Дагмар Либлова (урожденная Фантл) родилась в чешском городе Кутна Гора и умерла в Праге в 2018 году. Ее семья была депортирована в концлагерь Терезиенштадт в июне 1942 года. Оттуда, в декабре 1943 года, когда Дагмар было около 14 лет, их перевезли в Аушвиц. В конечном счете она была освобождена британскими войсками из лагеря Берген‑Бельзен 15 апреля 1945 года: вне себя от радости, но «больше не способная на видимые эмоции», рассказывает Мейер.
Одним из собеседников Мейера в книге выступает Анжела Орош‑Рихт, родившаяся в Аушвице.

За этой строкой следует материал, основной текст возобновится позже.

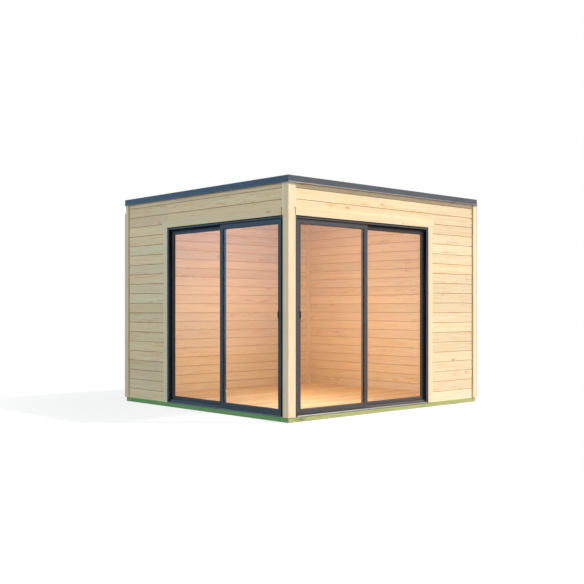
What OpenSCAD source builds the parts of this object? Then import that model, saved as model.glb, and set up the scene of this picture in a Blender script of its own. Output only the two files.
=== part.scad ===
// Flat-roofed timber log cabin with two glazed sliding doors that meet at one corner.
// The origin is the middle of the footprint on the ground, +Z is up, and the
// near corner, where the two glazed sides meet, is at -X -Y.
// A glazed side is drawn once, in facade coordinates: x runs along the side from
// the near corner, y runs inwards from the face of the corner posts, and z runs up
// from the top of the ground bearers. The front uses them as they are, and the left
// side mirrors them.

/* [Footprint] */
// Width over the corner posts, left to right
plan_w = 3010; // [2500:10:3700]
// Depth over the corner posts, front to back
plan_d = 3010; // [2500:10:3700]

/* [Ground bearers and floor] */
// Height of the treated bearers and joists
bearer_h = 48; // [38:1:75]
// Width of the bearers under the walls
bearer_w = 95; // [90:1:120]
// How far the bearers stand back from the post face
bearer_set = 7; // [2:1:16]
// Width of the joists between them
joist_w = 58; // [38:1:75]
// Number of joists between the side bearers
joist_count = 5; // [3:2:9]
// Thickness of the floor boards
floor_t = 19; // [15:1:28]
// Free edge round the floor
floor_gap = 2; // [1:1:8]

/* [Log walls] */
// Height of one log course
log_pitch = 114; // [90:1:140]
// Thickness of the logs
log_t = 28; // [19:1:44]
// Height of the cut log that closes the wall under the roof
top_log = 57; // [45:1:85]
// Depth of the V joint between two logs
joint_depth = 4; // [1:0.5:8]
// How far posts and casings stand proud of the logs
proud = 16; // [10:1:24]

/* [Corners] */
// Side of the square post between the two doors
near_post = 70; // [58:1:84]
// Side of the square posts at the other corners
far_post = 54; // [48:1:70]
// How far the strips beside the near post lie behind its face
strip_set = 1; // [0:1:6]
// Least width of those strips
strip_w = 27; // [5:1:30]
// Width of the shadow gap between the left side's strip and its door frame
shadow_gap = 9; // [0:1:12]
// Depth of the shadow gap
shadow_d = 20; // [10:1:40]
// Thickness of the cover boards on the far corners
cover_t = 25; // [16:1:25]
// Width of the cover boards
cover_w = 95; // [70:1:120]
// How far the back cover board stops short of the roof edge
back_cover_drop = 97; // [0:1:200]
// Side of the batten in each inside corner
inner_trim = 42; // [30:1:60]

/* [Doorway] */
// Width over the door frame
door_w = 2024; // [1600:2:2450]
// Height of the door frame
door_h = 2005; // [1650:1:2100]
// Least height of log wall over the doorway
header_h = 332; // [230:1:600]
// Width of the casing board beside the frame
casing_w = 75; // [60:1:95]
// Height of the casing board over the frame
head_casing_h = 78; // [75:1:110]
// How far the head casing runs past the side casing
head_casing_run = 25; // [0:1:60]
// Free length between the left head casing and its corner strip
left_head_gap = 16; // [8:1:30]

/* [Door frame] */
// How far the frame face lies behind the post face
frame_set = 6; // [5:1:16]
// Least distance between the two door frames at the near corner
frame_gap = 1; // [0.5:0.5:10]
// Width of the jambs
jamb_w = 26; // [20:1:40]
// Height of the head
head_h = 24; // [18:1:36]
// Thickness of the sill plate
sill_t = 8; // [5:1:12]
// Thickness of the track and guide ribs
rib_t = 6; // [4:1:8]
// Height of the running rib above the sill plate
track_h = 28; // [26:1:34]
// Height of the sloping drip edge along the sill
nose_h = 12; // [10:1:16]
// How far the drip edge reaches out from the frame face
nose_out = 4; // [3:1:5]
// Depth over which it slopes up
nose_run = 7; // [5:1:10]
// Thickness of the drip edge at its toe
nose_toe = 2; // [1:0.5:4]
// Depth of the flat on top of the slope
nose_flat = 2; // [1:0.5:4]
// Thickness of the sill's rear upstand
upstand_t = 4; // [2:1:6]
// Thickness of the closing rib on the near jamb
closer_t = 16; // [8:1:24]
// Free run between the closing rib and the shut leaf
closer_gap = 5; // [5:0.5:7]

/* [Door leaves] */
// Thickness of a leaf
leaf_t = 22; // [20:1:40]
// Width of the outer stiles
stile_w = 49; // [36:1:60]
// Width of the meeting stiles, which overlap when closed
meeting_w = 52; // [40:1:60]
// Height of the bottom and top rails
rail_h = 44; // [39:1:60]
// Thickness of the glass
glass_t = 6; // [4:1:10]
// Depth of the glass in its groove
glass_bite = 8; // [5:1:12]
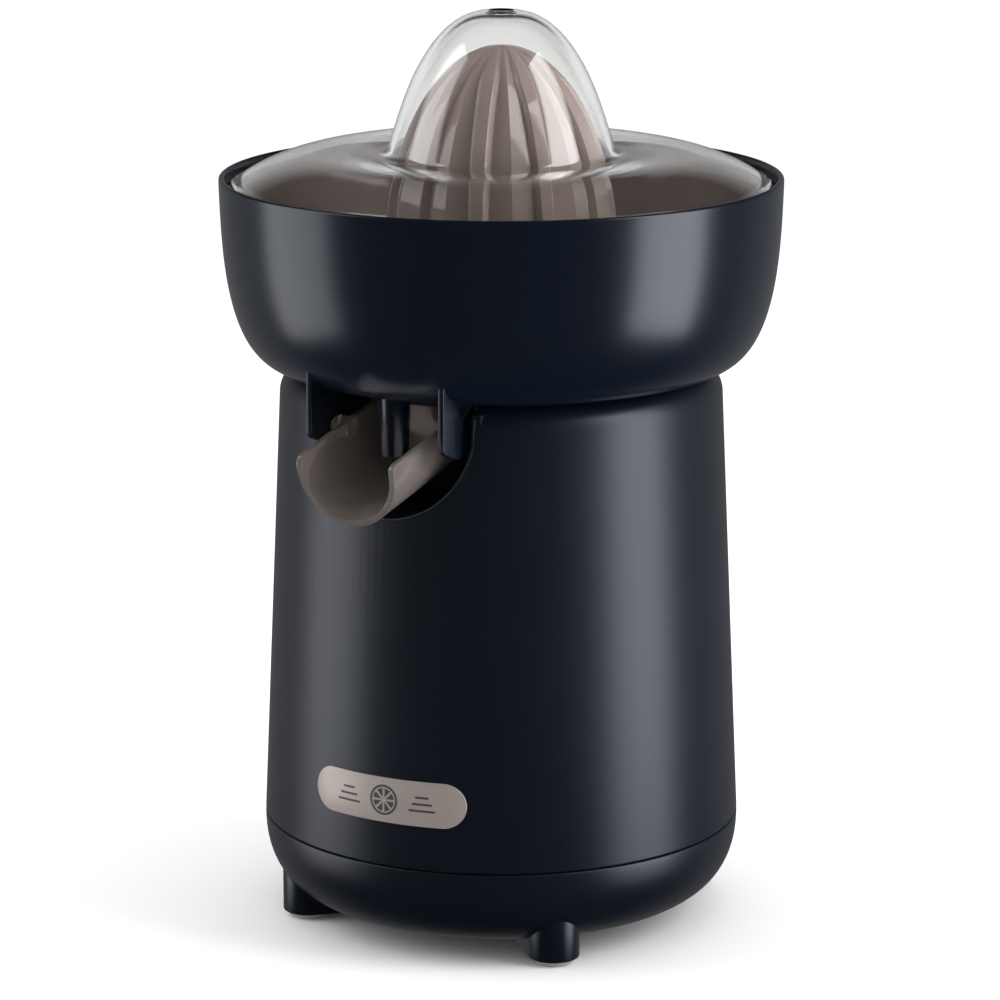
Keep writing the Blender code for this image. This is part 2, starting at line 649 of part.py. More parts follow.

Сама уже прабабушка, она живет сегодня в Монреале, работает волонтером в городском музее Холокоста.
«Когда я разговариваю в музее с людьми, я обязательно говорю им, что это история Веры: я сегодня жива благодаря своей матери», — говорит Орош‑Рихт.
Ее родители, Вера и Авраам Бейн, были депортированы из Венгрии и прибыли в Аушвиц 25 мая 1944 года. Вера, будучи беременной, пережила медицинские эксперименты и родила Анджелу в декабре 1944 года с помощью другой заключенной, спрятавшей младенца.
Мать и младенец были освобождены советскими войсками 27 января 1945 года. Именно в тот день родился еще один ребенок — Дьердь. Поскольку у его матери не было молока, мать Орош‑Рихт кормила грудью обоих младенцев. Дьердь сегодня живет в Венгрии.
Орош‑Рихт познакомилась с Мейером в 2018 году, после долгих лет, когда она отказывалась общаться с немцами. Она изменила свое мнение лишь в 2015 году после того, как немецкий адвокат Генрих‑Петер Ротманн убедил ее дать показания против бывшего охранника Освенцима Оскара Гренинга, которого судили в Люнебурге, в Германии.
Для Мейера, который всю жизнь боролся за сохранение истории Холокоста, возможность включить в свою книгу свидетельства таких людей, как Орош‑Рихт, стала символом надежды.
«То, что они говорят со мной, — замечает он, — это поддержка моей веры в будущее».